I think in some individuals makeup there may be that same “addiction” gene and then the need is met by following through with the procedure…
September 9, 2010 at 8:34 pm
She’s not only admitting to it; but she can voice how she caved into her own insecurities..AND she left pleats? I’m kinda ‘fonda’ that. [sorry. couldn’t resist]. I’m not all uber-pro plastic surgery. Some of these Kafka-esque transformations really churn the pit in my stomach. Way too many young twentysomethings are treating plastic surgery like getting your ears pierced. It’s getting out of hand.
Yet, here’s the thing: Jane has had a unique human experience – living, loving, relating, growing old under the damningly merciless eyeballs of the public. That doesn’t give her an all-out hall-pass to go under the knife in the hopes of looking forever young-ISH; but it might at least mean that while the rest of us can “easily” squish on a baseball cap, swab on a lil chapstick and rumpled laundry from the dryer; Jane’s had a Greek-chorus bellowing her every wince since she could vote. I don’t know what that feels like. But there must have been an impact. Maybe this is it? I dunno. In part [not “all” but certainly “part”], the media has no doubt magnified her insecurities and so in her admitted weakness she caved. Worse than caving to her own self pressures/issues so publicly is – me thinks – her presenting herself a “natural” and answering to questions of her “beauty secrets” with an evasive shrug while thanking the wonders of wheatgrass and antioxidants.

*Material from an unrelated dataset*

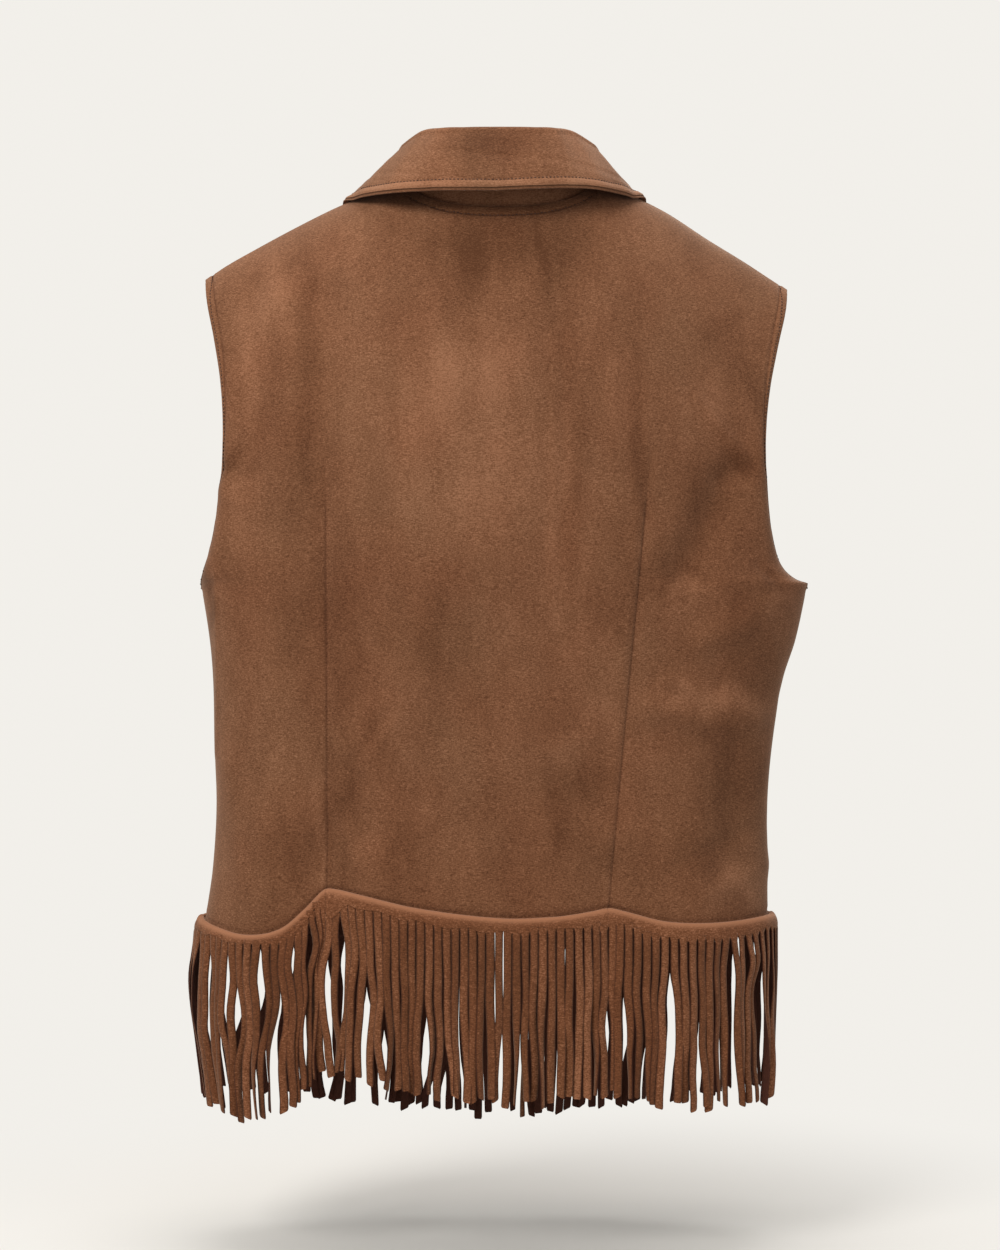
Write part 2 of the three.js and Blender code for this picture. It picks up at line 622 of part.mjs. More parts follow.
// A closed solid from rings of points, one ring for each station.
function ringGeometry(rings) {
  const sides = rings[0].length;
  const positions = rings.flat().flatMap((p) => [p.x, p.y, p.z]);
  const index = [];
  for (let r = 0; r < rings.length - 1; r += 1) {
    for (let s = 0; s < sides; s += 1) {
      const a = r * sides + s;
      const b = r * sides + ((s + 1) % sides);
      index.push(a, b, b + sides, a, b + sides, a + sides);
    }
  }
  const flat = THREE.ShapeUtils.triangulateShape(capOutline(rings[0]), []);
  const last = (rings.length - 1) * sides;
  for (const [a, b, c] of flat) {
    index.push(a, c, b);
    index.push(last + a, last + b, last + c);
  }
  const geometry = new THREE.BufferGeometry();
  geometry.setAttribute("position", new THREE.Float32BufferAttribute(positions, 3));
  geometry.setIndex(index);
  return geometry;
}

// A ring's outline in its own plane, for triangulating the caps.
function capOutline(ring) {
  const first = ring[1].clone().sub(ring[0]).normalize();
  const normal = new THREE.Vector3();
  for (let i = 0; i < ring.length; i += 1) normal.add(ring[i].clone().cross(ring[(i + 1) % ring.length]));
  const second = normal.normalize().cross(first);
  return ring.map((p) => {
    const arm = p.clone().sub(ring[0]);
    return new THREE.Vector2(arm.dot(first), arm.dot(second));
  });
}

// How far a strand is pushed sideways by the partings, at a share of its length.
const PARTING_REACH = 20;
function partingPush(half, x, share) {
  let push = 0;
  for (const p of PARTINGS) {
    const opening = smooth((share - p.from) / 0.35) * smooth((p.to - share) / 0.3 + 0.2);
    const away = (x - (half === BACK ? p.back : p.front)) / PARTING_REACH;
    push += 0.5 * p.width * opening * Math.sign(away) * Math.exp(-Math.abs(away));
  }
  return push;
}

// One strand: a flat ribbon that hangs from inside the band.
const STRAND_SHARES = [0, 0.4, 1];
const STRAND_REACH = 9;
function strandGeometry(line, along, half, number) {
  const place = placeOn(line, along);
  const level = { out: STRIP.flare + STRIP.cloth / 2, down: STRIP.height - STRAND.rootDepth };
  const root = stripPoint(place, level);
  const own = headingOn(line, along, STRAND.width / 2);
  const wider = headingOn(line, along, STRAND_REACH);
  const length = STRAND.length + STRAND.rootDepth - STRAND.uneven * chance(number, 1);
  const swing = mix(-STRAND.swing.into, STRAND.swing.out, chance(number, 2));
  const rings = STRAND_SHARES.map((share) => {
    const tangent = share === 0 ? own.tangent : wider.tangent;
    const outward = share === 0 ? own.outward : wider.outward;
    const centre = root.clone()
      .addScaledVector(wider.tangent, partingPush(half, root.x, share) * Math.abs(wider.outward.y))
      .addScaledVector(wider.outward, swing * share * share + STRAND.bulge * Math.sin(3.6 * share));
    centre.z -= length * share;
    const corner = (w, t) => centre.clone()
      .addScaledVector(tangent, (w * STRAND.width) / 2)
      .addScaledVector(outward, (t * STRAND.cloth) / 2);
    return [corner(-1, -1), corner(1, -1), corner(1, 1), corner(-1, 1)];
  });
  return ringGeometry(rings);
}

// A closed geometry as a solid that can be joined, whichever way its faces were wound.
function solidOf(geometry) {
  const bare = new THREE.BufferGeometry();
  bare.setAttribute("position", geometry.getAttribute("position"));
  bare.setIndex(geometry.index);
  const merged = mergeVertices(bare, 1e-4);
  const build = (triVerts) => new wasm.Manifold(new wasm.Mesh({
    numProp: 3,
    vertProperties: merged.attributes.position.array,
    triVerts,
  }));
  const triVerts = new Uint32Array(merged.index.array);
  const solid = build(triVerts);
  if (solid.volume() > 0) return solid;
  for (let i = 0; i < triVerts.length; i += 3) {
    [triVerts[i + 1], triVerts[i + 2]] = [triVerts[i + 2], triVerts[i + 1]];
  }
  return build(triVerts);
}

function geometryOf(solid) {
  const mesh = solid.getMesh();
  const geometry = new THREE.BufferGeometry();
  geometry.setAttribute("position", new THREE.BufferAttribute(new Float32Array(mesh.vertProperties), 3));
  geometry.setIndex(new THREE.BufferAttribute(new Uint32Array(mesh.triVerts), 1));
  return geometry;
}

// One length of fringe between two places on a seam line: its band with every strand joined to it.
function fringeGeometry({ line, half, from, to }, firstNumber) {
  const start = from + SEAM_GAP / 2;
  const end = to - SEAM_GAP / 2;
  const inside = line.filter((place) => place.along > start + 1 && place.along < end - 1);
  const stations = [placeOn(line, start), ...inside, placeOn(line, end)];
  const rings = stations.map((place) => STRIP_SECTION.map((corner) => stripPoint(place, corner)));
  let solid = solidOf(ringGeometry(rings));
  const first = start + STRAND.endMargin;
  const count = Math.floor((end - STRAND.endMargin - first) / STRAND.pitch);
  const pitch = (end - STRAND.endMargin - first) / count;
  for (let i = 0; i < count; i += 1) {
    solid = solid.add(solidOf(strandGeometry(line, first + pitch * (i + 0.5), half, firstNumber + i)));
  }
  return { geometry: geometryOf(solid), count };
}

const vest = new THREE.Group();
const SUEDE = { color: 0x7f5539, roughness: 0.92, metalness: 0 };
const FRINGE = { color: 0x76492d, roughness: 0.92, metalness: 0 };

function addPiece(name, geometry, finish) {
  geometry.computeVertexNormals();
  const mesh = new THREE.Mesh(geometry, new THREE.MeshStandardMaterial(finish));
  mesh.name = name;
  vest.add(mesh);
}

const back = panel(BACK, backColumns);
const frontLeft = panel(FRONT, frontLeftColumns);
const frontRight = panel(FRONT, frontRightColumns);
addPiece("back", geometryOf(solidOf(back.geometry)), SUEDE);
addPiece("front_left", geometryOf(solidOf(frontLeft.geometry)), SUEDE);
addPiece("front_right", geometryOf(solidOf(frontRight.geometry)), SUEDE);
addPiece("collar", geometryOf(solidOf(collarGeometry())), SUEDE);

// The lengths of fringe: three on the back, which meet at its darts, and one on each front.
const backLine = seamLine(back);
const leftLine = seamLine(turned(frontLeft));
const rightLine = seamLine(turned(frontRight));
const endOf = (line) => line[line.length - 1].along;
const leftDart = backLine[SIDE_STEPS + 1].along;
const rightDart = backLine[backLine.length - SIDE_STEPS - 2].along;
const FRINGES = [
  { name: "fringe_back_left", half: BACK, line: backLine, from: 0, to: leftDart },
  { name: "fringe_back_center", half: BACK, line: backLine, from: leftDart, to: rightDart },
  { name: "fringe_back_right", half: BACK, line: backLine, from: rightDart, to: endOf(backLine) },
  { name: "fringe_front_left", half: FRONT, line: leftLine, from: 0, to: endOf(leftLine) },
  { name: "fringe_front_right", half: FRONT, line: rightLine, from: 0, to: endOf(rightLine) },
];
let strandCount = 0;
for (const fringe of FRINGES) {
  const made = fringeGeometry(fringe, strandCount);
  addPiece(fringe.name, made.geometry, FRINGE);
  strandCount += made.count;
}

export default vest;
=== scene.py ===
"""A sleeveless western fringe vest in brown faux suede, hollow, hanging as it does when it is worn.

The tables are in millimetres, and a mesh is made in metres. +Z is up, the back faces -Y and the fronts
face +Y, and left is the wearer's left, at -X. Each panel is a thin shell on the form of its solid.
"""

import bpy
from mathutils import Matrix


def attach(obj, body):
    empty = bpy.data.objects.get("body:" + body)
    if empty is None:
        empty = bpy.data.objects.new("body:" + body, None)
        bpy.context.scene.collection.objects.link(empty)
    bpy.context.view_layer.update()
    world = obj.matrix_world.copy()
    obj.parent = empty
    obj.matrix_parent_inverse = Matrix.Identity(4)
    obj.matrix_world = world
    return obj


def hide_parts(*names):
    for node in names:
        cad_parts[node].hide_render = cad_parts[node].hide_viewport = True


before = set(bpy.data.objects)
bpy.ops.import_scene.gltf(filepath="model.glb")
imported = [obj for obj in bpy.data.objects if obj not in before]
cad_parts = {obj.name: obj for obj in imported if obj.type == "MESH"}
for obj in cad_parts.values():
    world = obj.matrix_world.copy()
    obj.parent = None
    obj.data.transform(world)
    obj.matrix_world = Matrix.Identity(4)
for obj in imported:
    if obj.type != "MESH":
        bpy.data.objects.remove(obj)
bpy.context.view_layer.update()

import math

import bpy
import numpy as np
from mathutils import Vector
from mathutils.kdtree import KDTree

MM = 0.001


def table(columns, *rows):
    """A table's columns by name."""
    return dict(zip(columns.split(), np.array(rows, dtype=float).T))


# Driving dimensions, as in the solids
CLOTH = 2.0
SEAM_GAP = 0.3
UNDERARM_Z = -302
SQUARENESS = 2.5
NECK_HALF_WIDTH = 72
NECK_SQUARENESS = 2.6
SHOULDER_X = {"left": 220.5, "right": 215}
FRONT_OPENING = {"neck": 5, "hem": 14}
STRIP = {"overlap": 6, "flare": 5.4, "cloth": 1.8}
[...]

So I guess I’m in the ‘good-for-her-for-being-honest’ AND kinda ‘who-cares’ category. And yet… and yet the subject matter DID make me click and read…and think…and comment. So I guess I care a lil bit 🙂
September 9, 2010 at 9:37 pm
If you can afford to do it, then why not? If she feels better when she looks in the mirror, then good for her. We should all be so lucky. Sure, better if we can accept what we see in the mirror, but I eat right, I exercise, I bathe, I wear makeup, I fix my hair, I dress appropriately … why not get a little nip and tuck, too, if it makes you feel beautiful (and you’re not obsessed with it like that Barbie woman). Should we all stop wearing makeup, put our hair in those Gibson girl hairdos, wear prairie dresses, and embrace the old hag in all of us? (No.)
September 10, 2010 at 9:53 am
It’s a plus that she admitted it since those of us without won’t have to wonder why we don’t look as “good” as she does at that age. I used to be very negative about plastic surgery; optimize the assets you have rather than spend a lot of money to change them. As I get older, however, I find myself less judgmental about the whole thing. Funny how that happened after I got the wrinkles. Still doubt I will want to allocate my resources to plastic surgery but I don’t see the point in criticizing other people’s exercise of their free will to do so, hopefully in a responsible manner. I do wish women and Hollywood/NewYork etc would end the young and smooth as the only acceptable if you want to work mentality and broaden the role models. Unlikely to happen in my lifetime I know.
September 13, 2010 at 6:25 pm
You know, I love how honest she is about it. I really wish she would have stuck with the plan though to give a face to aging. She demonstrates how deeply ambivalent so many of us are about plastic surgery. One part of me sees it sort of like an extension of make-up or spanx for people who can afford it and another part of me thinks it sends a sad message to little girls everywhere. I am a mother to one and another on the way. Part of me wants botox and a tummy tuck and the other part of me wants to love every wrinkle and stretch mark…
September 21, 2010 at 7:56 am
This double standard in our culture and in the media pisses me off. If you don’t get surgery, you’re pigeonholed for how bad and old you look, if you do get surgery, you are made fun of for becoming desperate and looking more like the cat woman.
Can’t there be a happy medium?
I think she looks amazing and I can only hope I will look like her at her age (even if I have to get surgery to look like that.)